Directors welcomed the authorities’ decision to sell the troubled state-owned National Commercial Bank to a private strategic investor, which will help strengthen the banking sector and impose discipline on public sector borrowing. While the rest of the banking sector remains well-capitalized, Directors encouraged the authorities to monitor the recent increase in nonperforming loans.
Directors supported the authorities’ regional approach to the resolution of the CL-financial Group. They emphasized the importance of avoiding the likelihood of a systemic contagion while minimizing the fiscal costs to the extent possible. Directors underscored the need to improve the regulatory and supervisory framework for the nonbank financial sector.
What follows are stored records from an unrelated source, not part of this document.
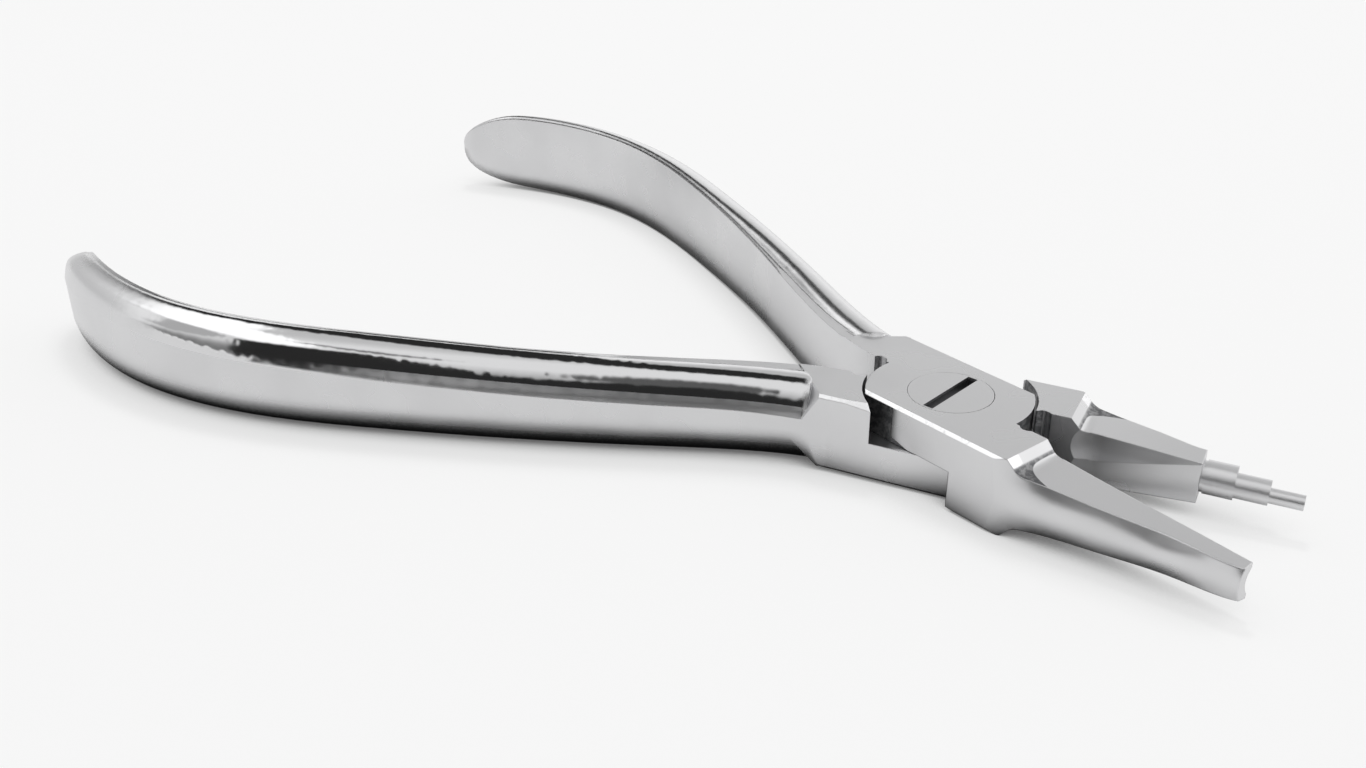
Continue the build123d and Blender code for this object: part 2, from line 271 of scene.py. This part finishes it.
def half_axes(tree, swing):
    """Axes of a half as it lies when closed: x, y, z from the mid plane, height and across without
    their signs, and tilt. closed and object are its coordinates whole."""
    place = add_node(tree, "ShaderNodeTexCoord", output=None)
    closed = add_node(tree, "ShaderNodeVectorRotate", {
        "Vector": place.outputs["Object"], "Angle": -swing}, rotation_type="Z_AXIS")
    axes = add_node(tree, "ShaderNodeSeparateXYZ", {"Vector": closed}, output=None)
    normal = add_node(tree, "ShaderNodeSeparateXYZ", {"Vector": place.outputs["Normal"]}, output=None)
    x, y = axes.outputs["X"], axes.outputs["Y"]
    z = add_node(tree, "ShaderNodeMath", {0: axes.outputs["Z"], 1: MID_PLANE}, operation="SUBTRACT")
    height = add_node(tree, "ShaderNodeMath", {0: z}, operation="ABSOLUTE")
    across = add_node(tree, "ShaderNodeMath", {0: y}, operation="ABSOLUTE")
    tilt = add_node(tree, "ShaderNodeMath", {0: normal.outputs["Z"]}, operation="ABSOLUTE")
    return {"object": place.outputs["Object"], "closed": closed, "x": x, "y": y, "z": z,
            "height": height, "across": across, "tilt": tilt}


def polished_domes(tree, at):
    """Domes of the handle: everything behind their round ends but the flat faces and the rim. Towards
    the tip the polish is worn away unevenly."""
    rim = mask(tree, (at["tilt"], *LEVEL), (at["height"], *RIM_HEIGHT), (at["x"], *RIM_BACK))
    off_rim = add_node(tree, "ShaderNodeMath", {0: 1.0, 1: rim}, operation="SUBTRACT")
    worn = add_node(tree, "ShaderNodeTexNoise", {
        "Vector": at["object"], "Scale": 1 / WORN_SIZE, "Detail": 3.0})
    fade = add_node(tree, "ShaderNodeMath", {
        0: worn, 1: WORN_SPREAD, 2: at["x"]}, operation="MULTIPLY_ADD")
    return mask(tree, (off_rim, 0.0, 1.0), (at["x"], *DOME_FRONT), (at["tilt"], *OFF_UPRIGHT),
                (fade, *DOME_FADE))


def belt_haze(tree, at, mirror):
    """Haze that the belt leaves on the dome just above the flat, whose half height grows towards
    the tip."""
    flat = add_node(tree, "ShaderNodeMath", {
        0: at["x"], 1: FLAT_GROWTH, 2: FLAT_HEIGHT}, operation="MULTIPLY_ADD")
    above = add_node(tree, "ShaderNodeMath", {0: at["height"], 1: flat}, operation="SUBTRACT")
    return mask(tree, (above, *HAZE_HEIGHT), (mirror, 0.0, 1.0), (at["x"], *HAZE_BACK))


def missed_side(tree, at, facing):
    """Low part of the plate's side, which the belt missed, with a slanted toe in front. The lower half
    is the upper one turned over, so facing gives the signs of its side and level."""
    side = add_node(tree, "ShaderNodeMath", {0: at["y"], 1: facing}, operation="MULTIPLY")
    level = add_node(tree, "ShaderNodeMath", {0: at["z"], 1: facing}, operation="MULTIPLY")
    toe = add_node(tree, "ShaderNodeMath", {
        0: at["x"], 1: TOE_SLOPE, 2: TOE_HEIGHT}, operation="MULTIPLY_ADD")
    full = add_node(tree, "ShaderNodeMath", {
        0: mask(tree, (at["x"], *MISSED_BACK)), 1: MISSED_HEIGHT}, operation="MULTIPLY")
    limit = add_node(tree, "ShaderNodeMath", {0: toe, 1: full}, operation="MAXIMUM")
    beneath = add_node(tree, "ShaderNodeMath", {0: limit, 1: level}, operation="SUBTRACT")
    return mask(tree, (beneath, *MISSED_EDGE), (level, *ABOVE_MIDDLE), (side, *MISSED_SIDE),
                (at["tilt"], *STEEP), (at["x"], *MISSED_FRONT))


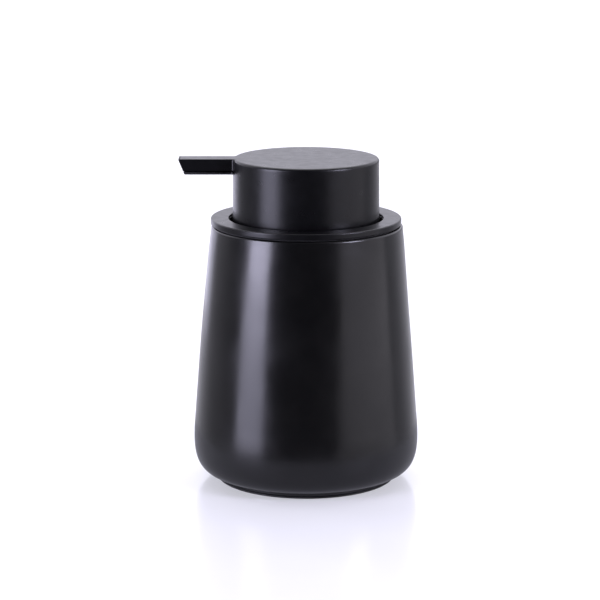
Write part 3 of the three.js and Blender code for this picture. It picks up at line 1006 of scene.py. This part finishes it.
def make_world():
    """White to the camera; for light and reflections bright above the horizon and dim below it."""
    world = bpy.data.worlds.new("studio")
    world.use_nodes = True
    bpy.context.scene.world = world
    nodes = world.node_tree.nodes
    links = world.node_tree.links
    nodes.clear()
    coordinates = nodes.new("ShaderNodeTexCoord")
    axes = nodes.new("ShaderNodeSeparateXYZ")
    links.new(coordinates.outputs["Generated"], axes.inputs["Vector"])

    def ramp(stops):
        """A brightness that changes with the direction's Y, from the front to the back."""
        made = nodes.new("ShaderNodeValToRGB")
        shift = nodes.new("ShaderNodeMapRange")
        shift.inputs["From Min"].default_value = -1
        links.new(axes.outputs["Y"], shift.inputs["Value"])
        links.new(shift.outputs["Result"], made.inputs["Fac"])
        elements = made.color_ramp.elements
        while len(elements) < len(stops):
            elements.new(0.5)
        for element, (position, level) in zip(elements, stops):
            element.position = (position + 1) / 2
            element.color = (level, level * 0.985, level * 1.12, 1)
        return made.outputs["Color"]

    def blend(low, high, start, end):
        """Changes from one colour to another as the direction's height goes from start to end."""
        height = nodes.new("ShaderNodeMapRange")
        height.inputs["From Min"].default_value = start
        height.inputs["From Max"].default_value = end
        links.new(axes.outputs["Z"], height.inputs["Value"])
        mix = nodes.new("ShaderNodeMix")
        mix.data_type = "RGBA"
        links.new(height.outputs["Result"], mix.inputs["Factor"])
        links.new(low, mix.inputs["A"])
        links.new(high, mix.inputs["B"])
        return mix.outputs["Result"]

    below = ramp([(-0.95, 0.06), (-0.3, 0.24), (0, 0.26), (0.5, 0.30), (0.8, 0.5), (1, 0.7)])
    level = ramp([(-0.9, 0.03), (-0.5, 0.06), (0, 0.10), (0.4, 0.34), (0.6, 0.36), (0.9, 0.25)])
    above = ramp([(-1, 0.02), (-0.5, 0.05), (0, 0.3), (0.3, 1)])
    colour = blend(blend(below, level, -0.14, -0.04), above, 0.04, 0.12)
    lit = nodes.new("ShaderNodeBackground")
    lit.inputs["Strength"].default_value = 1.35
    links.new(colour, lit.inputs["Color"])
    seen = nodes.new("ShaderNodeBackground")
    seen.inputs["Color"].default_value = (1, 1, 1, 1)
    path = nodes.new("ShaderNodeLightPath")
    choose = nodes.new("ShaderNodeMixShader")
    links.new(path.outputs["Is Camera Ray"], choose.inputs["Fac"])
    links.new(lit.outputs["Background"], choose.inputs[1])
    links.new(seen.outputs["Background"], choose.inputs[2])
    output = nodes.new("ShaderNodeOutputWorld")
    links.new(choose.outputs["Shader"], output.inputs["Surface"])


def make_camera():
    data = bpy.data.cameras.new("camera")
    data.sensor_width = 36
    data.lens = 150.65
    camera = bpy.data.objects.new("camera", data)
    camera.location = (-0.00222, -0.9079, 0.26385)
    camera.rotation_euler = (math.radians(90 - 12.249), 0, 0)
    bpy.context.scene.collection.objects.link(camera)
    bpy.context.scene.camera = camera


make_floor()
make_lights()
make_world()
make_camera()
bpy.context.scene.view_settings.view_transform = "Standard"
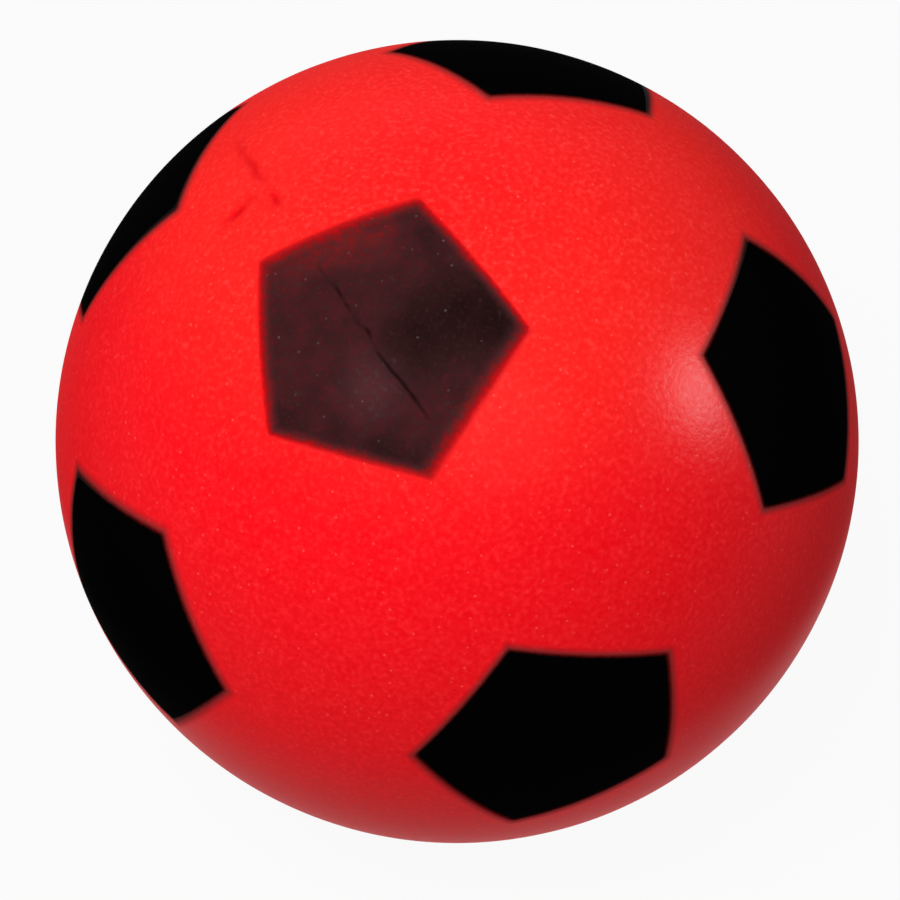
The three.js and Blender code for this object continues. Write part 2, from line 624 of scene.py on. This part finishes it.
@dataclass(frozen=True)
class PrintPlace:
    """Place of one print on the ball.

    Args:
        name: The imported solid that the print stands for.
        centre: Direction of its true centre, a corner of an icosahedron.
        drift: How far it slid when it was printed, in millimetres east and north.
        turn: Its twist in degrees, anticlockwise from outside.
        bleed: Width in millimetres of the soft edge along each side, from the side that follows
            its first corner, anticlockwise from outside.
        drawn_in: How far in from the outline the middle of that soft edge lies at the first
            and at the last corner of each side, in millimetres.
        ink: How thickly the ink lies.
    """

    name: str
    centre: tuple[float, float, float]
    drift: tuple[float, float] = (0.0, 0.0)
    turn: float = 0.0
    bleed: tuple[float, ...] = (3.4,) * PENTAGON_SIDES
    drawn_in: tuple[tuple[float, float], ...] = ((-0.9, -0.9),) * PENTAGON_SIDES
    ink: Ink = Ink.DENSE

    @property
    def outward(self) -> Vector:
        """Direction of the true centre from the middle of the ball."""
        return Vector(self.centre).normalized()

    @property
    def east(self) -> Vector:
        """Direction over the surface, anticlockwise round the upright axis."""
        return UP.cross(self.outward).normalized()

    @property
    def north(self) -> Vector:
        """Direction over the surface, to the top."""
        return self.outward.cross(self.east)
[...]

They noted that the Insurance Act will be amended to strengthen supervisory powers and ensure its harmonization with regional partners’ practices. Directors stressed the importance of establishing a Single Regulatory Unit and bringing all nonbank financial institutions under its umbrella.
Directors noted the staff’s assessment that the exchange rate does not show clear evidence of misalignment. They encouraged the authorities to undertake structural reforms to enhance competitiveness and boost growth, in particular, by improving the business climate.